-- Objective --
Return, unaltered, every line from the beginning of the material below up to and including the one with "from FreeCAD import".

▼

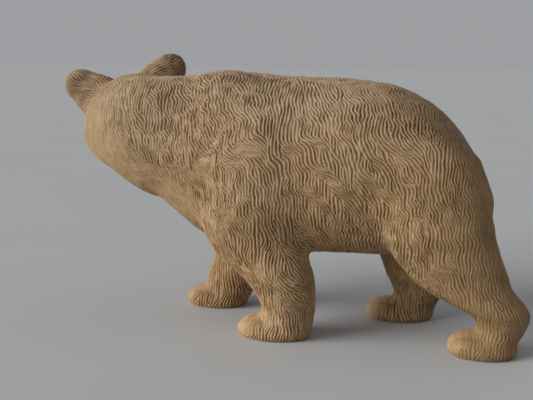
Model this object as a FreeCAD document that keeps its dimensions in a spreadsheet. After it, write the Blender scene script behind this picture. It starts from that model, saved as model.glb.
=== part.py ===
"""Carved wooden bear, walking, with its head turned to its right.

The figure is carved from a glued-up lime blank: three upright planks side by side, a head block
glued across the neck, two glued ears, glass eyes in drilled sockets and hidden beech dowels.
Millimetres, +Z up. The bear walks along -X and its own left side faces -Y. The origin is on the
surface it stands on, below the centre of its bounding box.
"""
import FreeCAD, Part
import math
import os
import Sketcher
from FreeCAD import Placement, Rotation, Vector

# Driving dimensions: alias, value in millimetres or degrees, meaning.
SIZES = [
    ("trunk_length", 209, "rump to the glue face at the neck"),
    ("back_height", 158, "surface to the middle of the back"),
    ("trunk_width", 96, "flank to flank at the belly"),
    ("rump_x", 91, "rear end of the trunk, from the middle of the four paws"),
    ("centre_plank", 24, "thickness of the middle plank"),
    ("side_plank", 40, "thickness of each side plank"),
    ("paw_length", 45.5, "heel to toe"),
    ("paw_width", 33, "across one paw"),
    ("limb_girth", 1, "front-to-back thickness of every limb, as a factor"),
    ("paw_height", 13, "surface to the top of the foot"),
    ("track", 58, "middle of the left paws to middle of the right paws"),
    ("head_x", -148.5, "middle of the skull along the walk"),
    ("head_y", 18, "middle of the skull, to the bear's right of the middle plane"),
    ("head_z", 129, "middle of the skull above the surface"),
    ("head_yaw", 75, "turn of the head to the bear's right"),
    ("head_pitch", 8, "nose below level"),
    ("head_roll", 10, "lean of the head towards its own left"),
    ("skull_length", 64, "nape to brow"),
    ("skull_width", 62, "cheek to cheek"),
    ("skull_height", 54, "crown to jaw"),
    ("muzzle_reach", 60, "middle of the skull to the tip of the nose"),
    ("ear_reach", 52, "middle of the skull to the tip of an ear"),
    ("ear_width", 26, "across the root of one ear"),
    ("ear_thickness", 13, "back of the ear to its front edge"),
    ("ear_seat", 25, "middle of the skull to the flat an ear is glued on"),
    ("ear_angle", 48, "ear from the top of the head, each side"),
    ("eye_diameter", 6.4, "glass eye"),
    ("dowel_diameter", 8, "beech dowel"),
    ("dowel_glue_gap", 0.05, "glue film round a dowel"),
    ("neck_dowel_length", 44, "half in the trunk and half in the head block"),
    ("cross_dowel_length", 72, "through the middle plank, blind in both side planks"),
    ("origin_x", -39.1, "middle of the bounding box, from the middle of the paws"),
    ("origin_y", 12.9, "middle of the bounding box, from the middle plane"),
]

# Trunk cross-sections, rump to neck: share of trunk_length, top and bottom as shares of
# back_height, width as a share of trunk_width.
TRUNK_SECTIONS = [
    (0.000, 0.555, 0.452, 0.150),
    (0.024, 0.627, 0.380, 0.380),
    (0.072, 0.746, 0.333, 0.640),
    (0.148, 0.866, 0.323, 0.850),
    (0.254, 0.954, 0.319, 0.965),
    (0.411, 0.993, 0.313, 1.000),
    (0.579, 0.999, 0.315, 0.970),
    (0.713, 1.011, 0.318, 0.930),
    (0.789, 1.024, 0.325, 0.900),
    (0.876, 1.005, 0.371, 0.820),
    (0.943, 0.996, 0.438, 0.760),
    (1.000, 0.999, 0.501, 0.710),
]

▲

-- The answer --
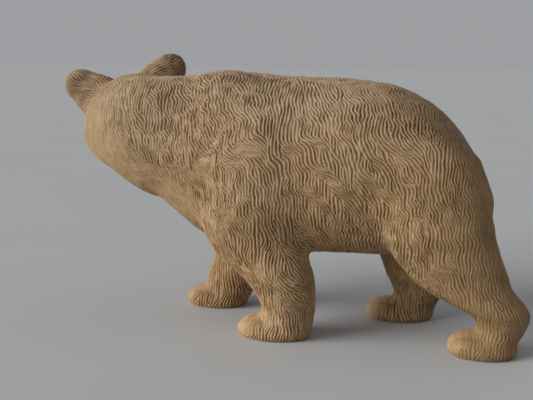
Model this object as a FreeCAD document that keeps its dimensions in a spreadsheet. After it, write the Blender scene script behind this picture. It starts from that model, saved as model.glb.
=== part.py ===
"""Carved wooden bear, walking, with its head turned to its right.

The figure is carved from a glued-up lime blank: three upright planks side by side, a head block
glued across the neck, two glued ears, glass eyes in drilled sockets and hidden beech dowels.
Millimetres, +Z up. The bear walks along -X and its own left side faces -Y. The origin is on the
surface it stands on, below the centre of its bounding box.
"""
import FreeCAD, Part
import math
import os
import Sketcher
from FreeCAD import Placement, Rotation, Vector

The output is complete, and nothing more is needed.